With the rest of the money I would personally form some business which would give people employment. That might be a publishing business, publishing books on self-development and self-improvement. Or a vineyard, making great wine.
And obviously I would put enough money away to ensure that I could earn enough interest every year to provide financial security for my family and myself.
What I also know to be true about myself is that with this level of financial security I would spend time on self-development pursuits such as vision quests and shadow work. These are ways of delving deeply and endlessly into my subconscious mind.
You see, doing that would help me become the truly powerful and magnificent human being I know I am. That is a state of being currently hidden under the baggage from childhood which I carry.
Law of Attraction Means Different Things To Different People
Marc Allen speaks of the doing the same exercise and realizing that he believed, at some level, that having $20 million would bring him peace and power as well as grace, ease, and lightness.
This, he said, was masquerading under the impression that material stuff would bring him a life of ease and peace. Yet he knew from experience that achieving financial goals “doesn’t bring any kind of lasting peace at all”.
And Marc is correct in one way. As he says, money takes care of some of these problems. And most people use the Law of Attraction to get money (or love).
However, he also says money creates new problems of its own and, essentially, your emotional experience in your life doesn’t change when you get great wealth.
But I don’t believe he’s right here. I think money can make you happy if it allows you to do the things which make you happy and emotionally fulfilled.
What about winning the lottery, say? I could use the money to open a personal growth center for the benefit of all the people in the world. And the passive income from a lottery win would help fund workshops to heal not only my emotional wounds but other people’s too.
You see, healing emotional wounds is entirely in line with both my vocation and my purpose on this planet. (Which is to promote reconciliation between men, women and children, by facilitating healing circles.)
So to say that money has nothing to do with any kind of lasting happiness is simply inaccurate – it smacks of a personal belief rather than the universal truth.
Where I do agree with Marc Allen is that he quite rightly says that you don’t need to be a millionaire before you can be at peace, or even before you have the power to do, be, and have what you want. The Law of Attraction gives us all this ability.

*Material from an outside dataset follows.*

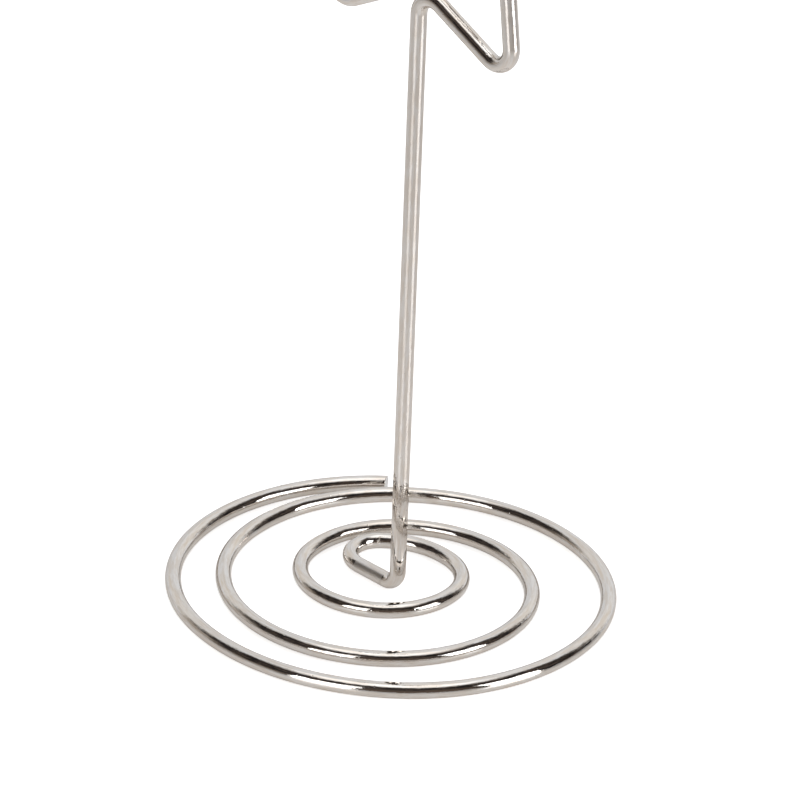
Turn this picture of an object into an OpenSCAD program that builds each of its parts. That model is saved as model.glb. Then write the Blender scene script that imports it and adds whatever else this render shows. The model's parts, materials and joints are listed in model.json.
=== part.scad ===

It is true that finding what is meaningful has little to do with how much wealth you have. But the Law of Attraction does not work at that level. And once again I make the point that money can enable me to do things that help me to feel happy and to grow and develop psychologically. And in that case, money clearly is a route to happiness, peace and satisfaction.
I totally agree that money is not in itself a route to peace and reconciliation – they have to be intermediate steps along the way. And Law of Attraction is neutral in how it operates. It does not make value judgements.
So what if you want to find your purpose in life? Well why not use the universal laws to find out?
We’ve all heard the Bible quotation “Ask and you will receive, seek and you shall find.”
And the truth of the matter is, that if you simply ask, in a calm and meditative state, you may find that the answer comes to you immediately.
And you may find that it comes to you in some more subtle and mysterious way, as the universe passes a message to you through a book or magazine, or via the Internet, or on the radio or TV… or in fact from anywhere.
There are many other ways of finding your purpose. You can take a personal growth and development course which will begin to make it clear to you. Or you can go on a vision quest, or you can seek spiritual direction and counseling.
But the truth of the matter is that a sense of purpose only really emerges from deep and committed personal work, even if that personal work only takes a few minutes!
And the benefits of knowing what your purpose may be in life are profound. Knowing your purpose can change everything for you: not least by infusing you with vital energy, love, and creative power.
And it can give you a sense of focus and purpose that you never dreamed possible, and it can make your emotions attuned to your spirit, and your body attuned to the power and energy of the universe.
There is no greater emotional power or spiritual power than knowing that you have identified your purpose and you are manifesting it on the planet as you live. Perhaps, ultimately, that is the true purpose of Law of Attraction ideas.
Ralph Waldo Emerson, among others, including Deepak Chopra, has said that we would not have our desires in the first place if we didn’t also have the means to fulfill those desires.
Which means that you, right now, right here, can identify not only what your purpose in life might be, but how you might fulfill it.